- Born: 1 November 1931 Craiova, Romania
- Died: 6 September 1972 (aged 40) Fürstenfeldbruck, West Germany
- Cause of death: Terrorist attack
- Body discovered: Fürstenfeldbruck Air Base

= Yossef Gutfreund =

Munich Massacre victim (1931–1972)

Yossef Gutfreund (יוסף גוטפרוינד; 1 November 1931 – 6 September 1972) was an Israeli wrestling judge for his country's 1972 Olympic team. He was murdered in the Munich massacre by Black September terrorists along with 10 other members of the Israeli team.

==Biography==
Yosef Gutfreund attended medical school in Romania, planning to become a veterinarian, but later took up wrestling. Munich was his third Olympics as a wrestling referee.

==Kidnap and death==
On 5 September 1972, Gutfreund was sleeping in the Israeli coaches' quarters in the Olympic Village. At around 4:30 am he heard a noise outside the door and went to investigate, thinking that it might be wrestling coach Moshe Weinberg, who had the other key to the door. He saw the door begin to open and caught a glimpse of masked men with guns on the other side. Gutfreund threw his 6-foot 3-inch, 290 pound frame against the door and screamed a warning to his fellow Israelis. The force expended by Gutfreund on one side of the door and the eight fedayeen on the other was enough to twist the hinges and doorjambs out of place. The precious few seconds allowed his roommate, weightlifting coach Tuvia Sokolsky, to smash a window and escape. In the adjacent Apartment 2, race-walker Dr. Shaul Ladany was jolted awake by Gutfreund's screams and also managed to escape the building.

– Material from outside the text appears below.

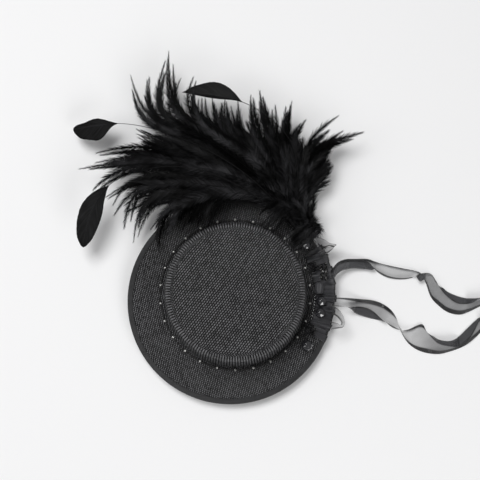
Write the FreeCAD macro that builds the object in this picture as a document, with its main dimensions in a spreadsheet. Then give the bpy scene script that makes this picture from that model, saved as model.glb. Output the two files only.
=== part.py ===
import FreeCAD, Part
import math
import os

import Sketcher
from FreeCAD import Placement, Rotation, Vector

# Small flat-topped hat worn on the side of the head.  +Z is up, the origin lies on the crown's
# axis at the underside of the felt base, and -Y is the front.  All sizes are millimetres.

SIZES = (
    ("felt_radius", 56.0, "radius of the felt base under the hat"),
    ("felt_thickness", 2.0, "thickness of the felt base"),
    ("brim_radius", 77.9, "radius of the brim cloth, inside its binding"),
    ("brim_shift_x", -3.8, "brim centre from the crown axis, along X"),
    ("brim_shift_y", -4.5, "brim centre from the crown axis, along Y"),
    ("brim_under", 2.1, "height of the underside of the brim"),
    ("brim_thickness", 1.2, "two bonded layers of woven straw cloth"),
    ("opening_radius", 50.0, "radius of the opening under the crown"),
    ("wire_radius", 0.5, "radius of the wire in the brim's edge"),
    ("binding_width", 2.6, "how far the edge binding reaches over the brim"),
    ("binding_cloth", 0.4, "thickness of the binding tape"),
    ("crown_base_radius", 56.0, "outer radius of the crown at the brim"),
    ("crown_top_radius", 52.0, "outer radius of the crown at the top"),
    ("crown_height", 30.0, "height of the crown above the brim"),
    ("form_wall", 1.2, "wall of the stiff form inside the crown"),
    ("crown_cloth", 0.7, "thickness of the cloth over the form"),
    ("cap_skirt", 4.0, "how far the top cloth turns down the side"),
    ("cord_ring_radius", 57.9, "centre line of the cord round the crown"),
    ("cord_radius", 0.6, "radius of that cord"),
    ("bead_radius", 1.25, "radius of a trim bead"),
    ("bead_count", 26.0, "trim beads round the crown"),
    ("root_x", 49.0, "feather root from the crown axis, along X"),
    ("root_y", 45.0, "feather root from the crown axis, along Y"),
    ("root_radius", 6.6, "radius of the wrapped feather root"),
    ("root_under", 4.5, "height of the underside of the feather root"),
    ("root_height", 7.3, "height of the wrapped feather root"),
    ("patch_thickness", 0.5, "felt patch under the feather root"),
    ("blade_thickness", 0.6, "thickness of a feather"),
    ("blade_width", 6.4, "widest part of a hackle feather"),
    ("layer_gap", 1.0, "height between layers of feathers at the root"),
    ("ribbon_width", 16.0, "width of the organza ribbon"),
    ("ribbon_thickness", 1.0, "thickness allowed for the ribbon"),
    ("ruffle_inner", 61.0, "inner radius of the pleated organza"),
    ("ruffle_outer", 77.0, "outer radius of the pleated organza"),
    ("ruffle_thickness", 1.7, "thickness of the pleated organza"),
    ("clip_width", 9.0, "width of a hair clip"),
    ("clip_plate", 0.8, "sheet thickness of a hair clip"),
    ("clip_mouth", 28.0, "length of a clip from pivot to tip"),
    ("clip_handle", 15.0, "length of a clip from pivot to handle end"),
    ("clip_depth", 7.2, "depth of a clip below the felt"),
    ("clip_pivot_drop", 3.0, "depth of the clip's pivot below the felt"),
    ("clip_pin_radius", 0.75, "radius of the clip's pivot pin"),
    ("clip_x", -8.0, "pivot of both clips along X"),
    ("clip_front_y", -20.0, "front clip along Y"),
    ("clip_back_y", 34.0, "back clip along Y"),
)

doc = FreeCAD.newDocument("fascinator")
sheet = doc.addObject("Spreadsheet::Sheet", "Sizes")
for row, (alias, value, meaning) in enumerate(SIZES, start=1):
    sheet.set(f"A{row}", meaning)
    sheet.set(f"B{row}", str(value))
    sheet.setAlias(f"B{row}", alias)
doc.recompute()

UP = Vector(0, 0, 1)
GAP = 0.1
pieces = []


def size(alias):
    """A driving size, read from the sheet."""
    return float(sheet.get(alias))


def heading(degrees):
    """Level unit vector in a direction counted from +X."""
    return Vector(math.cos(math.radians(degrees)), math.sin(math.radians(degrees)), 0)


def keep(piece, label):
    """Name a finished sub-part and put it on the list that is written out."""
    piece.Label = label
    pieces.append(piece)
    return piece


def bind(piece, **expressions):
    """Bind properties of a piece to cells; a double underscore stands for a dot."""
    for name, expression in expressions.items():
        piece.setExpression(name.replace("__", "."), expression)


def new_body(name, x="0", y="0", z="0"):
    """An empty body whose place is bound to the sheet."""
    body = doc.addObject("PartDesign::Body", name)
    bind(body, Placement__Base__x=x, Placement__Base__y=y, Placement__Base__z=z)
    return body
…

Gutfreund and eight other members of Israeli's Olympic team were captured by the terrorists. Two others who resisted the kidnappers, wrestling coach Weinberg and weightlifter Yossef Romano, were killed by the intruders during the initial break-in.

Twenty-one hours later, on 6 September, Gutfreund was shot and killed by the terrorists during a failed rescue attempt by West German authorities.